Yeah, you can see the artifacts of the process- they don't really interfere with the art itself any more than a watermark does, though.
As it goes- thieves have ever been in an arms race against defensive countermeasures.
As far as enforceability is concerned shouldn't it be enough to outlaw the use of the data gained from scraping in the AI tools as well as put a stop to the practice as such? Presumably these companies will still want to do business on the open market and not hide out in North Korea or wherever.
Then wouldn't the issue simply go away?
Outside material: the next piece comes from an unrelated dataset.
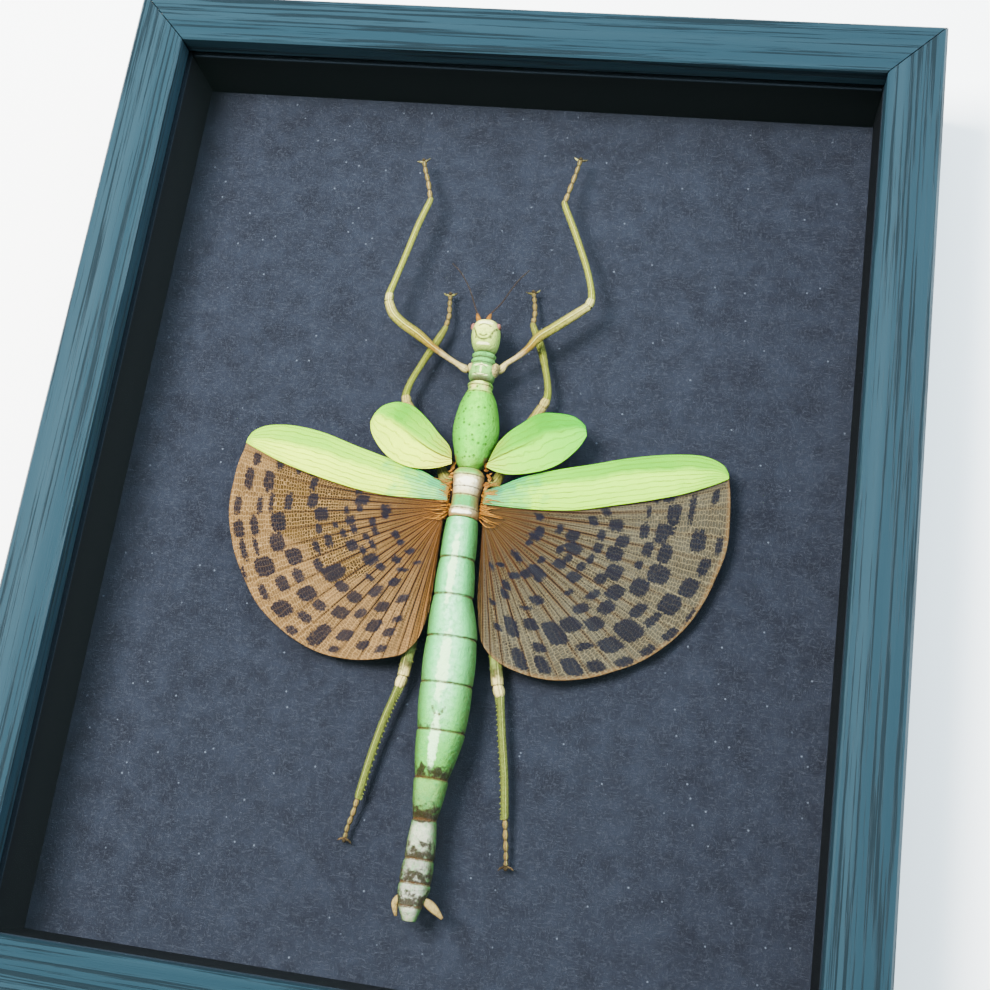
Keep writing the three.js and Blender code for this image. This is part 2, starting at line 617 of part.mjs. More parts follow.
function addThorax() {
  addPiece('prothorax', bodySegment(PROTHORAX, BODY_SIDES), 'neckCuticle');
  addPiece('mesothorax', bodySegment(MESOTHORAX, MESOTHORAX_SIDES), 'thoraxCuticle');
  addPiece('metathorax', bodySegment(METATHORAX, BODY_SIDES), 'creamCuticle');
}

// Abdomen: each segment is pinched at its joints and swells a little between them
function addAbdomen() {
  const scaled = ([y, left, right, tall], factor, shift) => {
    const middle = (left + right) / 2;
    const half = ((right - left) / 2) * factor;
    return [y + shift, middle - half, middle + half, tall * factor];
  };
  const rings = [];
  for (let i = 0; i < ABDOMEN_JOINTS.length - 1; i += 1) {
    const from = ABDOMEN_JOINTS[i];
    const to = ABDOMEN_JOINTS[i + 1];
    const middle = from.map((value, k) => (value + to[k]) / 2);
    rings.push(scaled(from, SEGMENT_PINCH, 0));
    rings.push(scaled(from, 1, -SEGMENT_EDGE));
    rings.push(scaled(middle, SEGMENT_BULGE, 0));
    rings.push(scaled(to, 1, SEGMENT_EDGE));
  }
  rings.push(scaled(ABDOMEN_JOINTS.at(-1), SEGMENT_PINCH, 0));
  rings.push(ABDOMEN_TIP);
  const trunk = bodySegment(rings, BODY_SIDES);
  const cerci = CERCI.map((stations) => limb(stations.map(onBoard), LEG_SIDES));
  addPiece('abdomen', toGeometry(joined([trunk, ...cerci])), 'abdomenCuticle');
}

// Stations of the tarsus: five swellings, smaller towards the claws
function tarsusStations(points) {
  const route = new THREE.CatmullRomCurve3(points.map(([x, y, height]) => (
    new THREE.Vector3(x, y, BOARD_TOP + height)
  )));
  const last = TARSUS_SEGMENTS * 2;
  return Array.from({ length: last + 1 }, (_, i) => {
    const swelling = i % 2 === 0 ? TARSUS_WAIST : TARSUS_SWELL;
    const taper = THREE.MathUtils.lerp(TARSUS_START_SIZE, TARSUS_END_SIZE, i / last);
    const size = TARSUS_HALF_WIDTH * swelling * taper;
    return [...route.getPoint(i / last), size, size];
  });
}

// Two splayed claws and the pad between them, at the end of the tarsus
function foot(points) {
  const [x, y, height] = points.at(-1);
  const before = points.at(-2);
  const heading = Math.atan2(y - before[1], x - before[0]);
  const claws = [-1, 1].map((side) => (
    welded(new THREE.ConeGeometry(CLAW_RADIUS, CLAW_LENGTH, SPIKE_SIDES))
      .translate(0, CLAW_LENGTH / 2, 0)
      .rotateZ(heading + side * CLAW_SPLAY - Math.PI / 2)
      .translate(x, y, BOARD_TOP + height)
  ));
  return [...claws, ellipsoid([x, y, BOARD_TOP + height], [PAD_RADIUS, PAD_RADIUS, PAD_RADIUS], 0)];
}

// A row of small teeth along the inner side of a limb's stations
function teeth(stations, count, inner) {
  const route = new THREE.CatmullRomCurve3(stations.map(([x, y, z]) => new THREE.Vector3(x, y, z)));
  const sizes = new THREE.CatmullRomCurve3(stations.map((station) => new THREE.Vector3(station[3], 0, 0)));
  return Array.from({ length: count }, (_, i) => {
    const along = TEETH_START + (TEETH_END - TEETH_START) * (i / (count - 1));
    const place = route.getPoint(along);
    const reach = sizes.getPoint(along).x * FLAT_SIDE_SHARE + TOOTH_LENGTH / 2 - TOOTH_ROOT;
    return welded(new THREE.ConeGeometry(TOOTH_RADIUS, TOOTH_LENGTH, SPIKE_SIDES))
      .rotateZ(-inner * Math.PI / 2)
      .translate(place.x + inner * reach, place.y, place.z);
  });
}

// One leg: coxa, femur, tibia and tarsus in one run, with the foot and the hind legs' teeth joined on
function leg({ kind, coxa, femur, tibia, tarsus }) {
  const widths = LEG_WIDTHS[kind];
  const sized = (points, sizes) => points.map((point, i) => onBoard([...point, sizes[i], sizes[i] * LEG_FLATNESS]));
  const femurStations = sized(femur, widths.femur);
  const tibiaStations = sized(tibia, widths.tibia);
  const run = [...sized(coxa, widths.coxa), ...femurStations, ...tibiaStations, ...tarsusStations(tarsus)];
  const pieces = [limb(run, LEG_SIDES), ...foot(tarsus)];
  if (kind === 'hind') {
    const inner = -Math.sign(femur[0][0]);
    pieces.push(...teeth(femurStations.slice(1), FEMUR_TOOTH_COUNT, inner));
    pieces.push(...teeth(tibiaStations.slice(1), TIBIA_TOOTH_COUNT, inner));
  }
  return toGeometry(joined(pieces));
}

function addAntennae() {
  Object.entries(ANTENNAE).forEach(([name, points]) => {
    const stations = points.map((point, i) => {
      const size = ANTENNA_HALF_WIDTH * (1 - ANTENNA_TAPER * (i / (points.length - 1)));
      return onBoard([...point, size, size]);
    });
    addPiece(name, limb(stations, ANTENNA_SIDES), 'antennaCuticle');
  });
}

// Fore wing: a leaf with a keel along its middle, highest past half its length
function tegmen({ front, rear }) {
  const frontEdge = flatCurve(front);
  const rearEdge = flatCurve(rear);
  return sheet(TEGMEN_COLUMNS, TEGMEN_ROWS, () => TEGMEN_THICKNESS, (u, v) => {
    const place = rearEdge.getPoint(u).lerp(frontEdge.getPoint(u), v);
    const slope = THREE.MathUtils.lerp(TEGMEN_BASE_HEIGHT, TEGMEN_TIP_HEIGHT, u);
    const rise = Math.sin(Math.PI * u ** KEEL_LEAN);
    const keel = KEEL_HEIGHT * rise * (1 - Math.abs(2 * v - 1) ** KEEL_FULLNESS);
    return place.setZ(BOARD_TOP + slope + keel);
  });
}

// Height of the fan's margin: low at its outer reach, higher where it meets the strip and the body
function fanMarginHeight(turn) {
  const dip = Math.sin(Math.PI * Math.min(1, turn / FAN_DIP_END) ** FAN_DIP_LEAN);
  const rim = THREE.MathUtils.lerp(FAN_TIP_HEIGHT, FAN_BODY_HEIGHT, turn);
  return THREE.MathUtils.lerp(rim, FAN_OUTER_HEIGHT, dip);
}

// Hind wing as one sheet whose columns all run from the base outwards: first those of the stiff
// strip, front edge to rear edge, then the fan's pleated rays, from beside the strip round to the body
function hindWing({ front, rear, margin, hinge }) {
  const frontEdge = flatCurve(front);
  const rearEdge = flatCurve(rear);
  const marginCurve = flatCurve(margin);
  const [hingeStart, hingeEnd] = hinge.map(([x, y]) => new THREE.Vector3(x, y, 0));
  const rays = 2 * FAN_PLEATS;
  const columns = STRIP_COLUMNS + 1 + rays;
  const stripHeight = (along) => THREE.MathUtils.lerp(STRIP_BASE_HEIGHT, STRIP_TIP_HEIGHT, along);
  const onStrip = (across, along) => {
    const camber = STRIP_CAMBER * Math.sin(Math.PI * across) * Math.sin(Math.PI * along);
    return frontEdge.getPoint(along).lerp(rearEdge.getPoint(along), across)
      .setZ(BOARD_TOP + stripHeight(along) + camber);
  };
  const onFan = (ray, along) => {
    const turn = ray / rays;
    const slope = THREE.MathUtils.lerp(FAN_HINGE_HEIGHT, fanMarginHeight(turn), along);
    const pleat = (ray % 2 === 0 ? 0.5 : -0.5) * PLEAT_HEIGHT * Math.sqrt(along);
    const beside = rearEdge.getPoint(along);
    beside.set(beside.x, beside.y - LEDGE_SHIFT, BOARD_TOP + stripHeight(along) - LEDGE_DROP);
    return hingeStart.clone().lerp(hingeEnd, turn).lerp(marginCurve.getPoint(turn), along)
      .setZ(BOARD_TOP + slope + pleat)
      .lerp(beside, Math.max(0, 1 - turn / BESIDE_TURN));
  };
  const columnAt = (u) => Math.round(u * columns);
  const thicknessOf = (u) => (columnAt(u) <= STRIP_COLUMNS ? STRIP_THICKNESS : FAN_THICKNESS);
  return sheet(columns, WING_ROWS, thicknessOf, (u, along) => {
    const column = columnAt(u);
    return column <= STRIP_COLUMNS
      ? onStrip(column / STRIP_COLUMNS, along)
      : onFan(column - STRIP_COLUMNS - 1, along);
  });
}

function addLimbs() {
  addAntennae();
  LEGS.forEach((plan) => addPiece(plan.name, leg(plan), 'legCuticle'));
  Object.entries(TEGMINA).forEach(([name, edges]) => addPiece(name, tegmen(edges), 'leafWing'));
  Object.entries(HIND_WINGS).forEach(([name, plan]) => addPiece(name, hindWing(plan), 'fanWing'));
}

addFrame();
addLayers();
addLiner();
addClips();
addHanger();
addSupports();
addHead();
addThorax();
addAbdomen();
addLimbs();

export default specimen;
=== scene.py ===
"""A spread stick insect in a deep black box frame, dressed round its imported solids.

Lengths are in millimetres until a mesh is finished. +X is right, +Y towards the head and +Z out of the glass.
"""

from __future__ import annotations

import logging
import math
from dataclasses import dataclass
from enum import Enum
from typing import Any, Callable, Sequence

import bmesh
import bpy
import numpy as np
from mathutils import Matrix, Vector


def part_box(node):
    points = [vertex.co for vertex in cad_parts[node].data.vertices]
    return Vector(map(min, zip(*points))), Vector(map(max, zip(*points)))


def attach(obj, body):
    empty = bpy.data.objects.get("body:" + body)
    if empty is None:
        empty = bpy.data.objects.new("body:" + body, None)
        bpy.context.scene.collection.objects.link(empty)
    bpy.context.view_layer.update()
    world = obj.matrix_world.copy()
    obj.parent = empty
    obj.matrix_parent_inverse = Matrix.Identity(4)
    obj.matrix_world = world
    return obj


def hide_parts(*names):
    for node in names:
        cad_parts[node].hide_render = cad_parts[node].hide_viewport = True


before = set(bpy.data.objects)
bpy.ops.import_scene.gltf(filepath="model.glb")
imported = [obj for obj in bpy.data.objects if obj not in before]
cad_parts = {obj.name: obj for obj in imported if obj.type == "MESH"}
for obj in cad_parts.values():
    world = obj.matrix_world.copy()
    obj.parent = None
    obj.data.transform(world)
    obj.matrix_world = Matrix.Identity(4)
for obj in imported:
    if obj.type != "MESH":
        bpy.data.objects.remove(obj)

LOG = logging.getLogger("specimen")
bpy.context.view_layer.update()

MM = 0.001
BOARD_TOP = 17.5
BODY_AXIS = 26.5

Stops = Sequence[tuple[float, str]]
Section = Callable[[np.ndarray], np.ndarray]
Placed = tuple[np.ndarray, dict[str, np.ndarray]]
Placer = Callable[[np.ndarray, np.ndarray], Placed]
Socket = bpy.types.NodeSocket


def linear(colour: str) -> tuple[float, float, float, float]:
    """Turns an sRGB hex colour to the linear values that a shader takes.

    Args:
        colour: the colour as #rrggbb.

    Returns:
        Linear red, green, blue and a full alpha.
    """
    parts = [int(colour[i : i + 2], 16) / 255 for i in (1, 3, 5)]
    curve = [c / 12.92 if c <= 0.04045 else ((c + 0.055) / 1.055) ** 2.4 for c in parts]
    return (*curve, 1.0)


def smooth_path(points: Sequence[Sequence[float]], shares: np.ndarray) -> np.ndarray:
    """Places on a smooth curve through points.

    Args:
        points: the points that the curve passes, in order.
        shares: how far along each place is, from 0 to 1, counted by points.

    Returns:
        One row for each share.
    """
    row = np.asarray(points, float)
    steps = np.clip(shares, 0, 1) * (len(row) - 1)
    index = np.minimum(steps.astype(int), len(row) - 2)
    part = (steps - index)[..., None]
    before, start = row[np.maximum(index - 1, 0)], row[index]
    end, after = row[index + 1], row[np.minimum(index + 2, len(row) - 1)]
    return 0.5 * (
        2 * start
        + (end - before) * part
        + (2 * before - 5 * start + 4 * end - after) * part**2
        + (3 * start - before - 3 * end + after) * part**3
    )


def fade(value: np.ndarray, start: float, end: float) -> np.ndarray:
    """Rises smoothly from 0 at start to 1 at end, or falls where end is the lower."""
    share = np.clip((value - start) / (end - start), 0, 1)
    return share * share * (3 - 2 * share)


class Recipe:
    """The nodes of one material."""

    def __init__(self, name: str) -> None:
        """Starts an empty material.

        Args:
            name: the material's name.
        """
        self.material = bpy.data.materials.new(name)
        self.material.use_nodes = True
        self.tree = self.material.node_tree
        self.tree.nodes.clear()

    def add(
        self,
        kind: str,
        *inputs: Any,
        out: int | str = 0,
        sockets: dict[int | str, Any] | None = None,
        stops: Stops = (),
        **settings: Any,
    ) -> Socket | None:
        """Adds one node.

        Args:
            kind: the node's type, without its ShaderNode prefix.
            inputs: values, colours or sockets for its first inputs, in order.
            out: the output to return.
            sockets: values, colours or sockets for inputs named by name or number.
            stops: places and colours of a colour ramp.
            settings: the node's own properties.

        Returns:
            The output socket asked for, or None from a node without outputs.
        """
        node = self.tree.nodes.new("ShaderNode" + kind)
        for key, value in settings.items():
            setattr(node, key, value)
        for number, (place, colour) in enumerate(stops):
            ramp = node.color_ramp.elements
            stop = ramp[number] if number < 2 else ramp.new(place)
            stop.position = place
            stop.color = linear(colour)
        for key, value in [*enumerate(inputs), *(sockets or {}).items()]:
            socket = node.inputs[key]
            if isinstance(value, Socket):
                self.tree.links.new(value, socket)
            else:
                socket.default_value = linear(value) if isinstance(value, str) else value
        return node.outputs[out] if node.outputs else None

    def maths(self, operation: str, *inputs: Any, **settings: Any) -> Socket:
        """Adds a node that works one number out of others."""
        return self.add("Math", *inputs, operation=operation, **settings)

    def mix(self, share: Any, under: Any, over: Any) -> Socket:
        """Adds a node that mixes two colours."""
        return self.add("MixRGB", share, under, over)

    def noise(self, place: Any, scale: float, detail: float, roughness: float = 0.5) -> Socket:
        """Adds a cloudy noise, scale being how many clouds there are to a unit of place."""
        return self.add("TexNoise", place, sockets={"Scale": scale, "Detail": detail, "Roughness": roughness})

    def ramp(
        self, value: Any, start: Any, end: Any, low: float = 0.0, high: float = 1.0, smooth: bool = False
    ) -> Socket:
        """Turns a value's run from start to end into a run from low to high."""
        kind = "SMOOTHSTEP" if smooth else "LINEAR"
        return self.add("MapRange", value, start, end, low, high, interpolation_type=kind)

    def millimetres(self, stretch: Sequence[float] = (1, 1, 1)) -> Socket:
        """Object coordinates in millimetres.

        Args:
            stretch: a factor on each axis.

        Returns:
            The coordinates.
        """
        place = self.add("TexCoord", out="Object")
        scale = tuple(s / MM for s in stretch)
        return self.add("Mapping", place, sockets={"Scale": scale})

    def value(self, name: str) -> Socket:
        """One of the piece's own values at each point of its surface."""
        return self.add("Attribute", attribute_name=name, out="Fac")

    def close(self, sockets: dict[str, Any], height: Any = None, relief: float = 0.1) -> bpy.types.Material:
        """Adds the shader and the output.

        Args:
            sockets: the shader's inputs.
            height: a socket that gives the surface's relief, if it has one.
            relief: the height of that relief, in millimetres.

        Returns:
            The finished material.
        """
        if height is not None:
            sockets["Normal"] = self.add("Bump", sockets={"Height": height, "Distance": relief * MM})
        self.add("OutputMaterial", self.add("BsdfPrincipled", sockets=sockets))
        return self.material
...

Private users might swap the cherished database containing most of Artstation up to 2022 and keep old builds alive but any new development would have to happen on a clean slate and businesses would want to stay well clear of any possibly dodgy AI output.
yes, for sure.
my point is that if someone decides it's worth their while to rip stuff off, they'll still do it.
there's lots of knockoff spiderman pyjamas etc. that people make a decent living off.
That's always been the case with all manner of thievery.
We still always lock our doors, as it were.
Here's how I would do it:
Unless it is part of the public domain, the data needs to be opt-in, completely transparent and royalties need to be paid to the artist/writer/programmer each time it is used.
Because a large amount of data was used unconsensually, all AI will have to be retrained from scratch or they can't be used in commercial products. The models were trained using data that was acquired unethically. That means no more scraping ArtStation and Sketchfab.
AI is nothing without our data. AI is here to stay but so far Adobe are the only ones doing this ethically.
Would I be able to use it on Sketchfab? I am not sure how it works, is it only for rendered images, or could I, let's say, use it on my textures?
Or maybe we can get a similar feature on Sketchfab as noise. It already has grain in post processing, if a Glaze like feature would get added that could not be turned off it would maybe help the cause.
I have had my art added to one of those "AI dataset" collections before the NoAI tag was added
That's a good question- does anybody know how 3d artwork is fed to generators?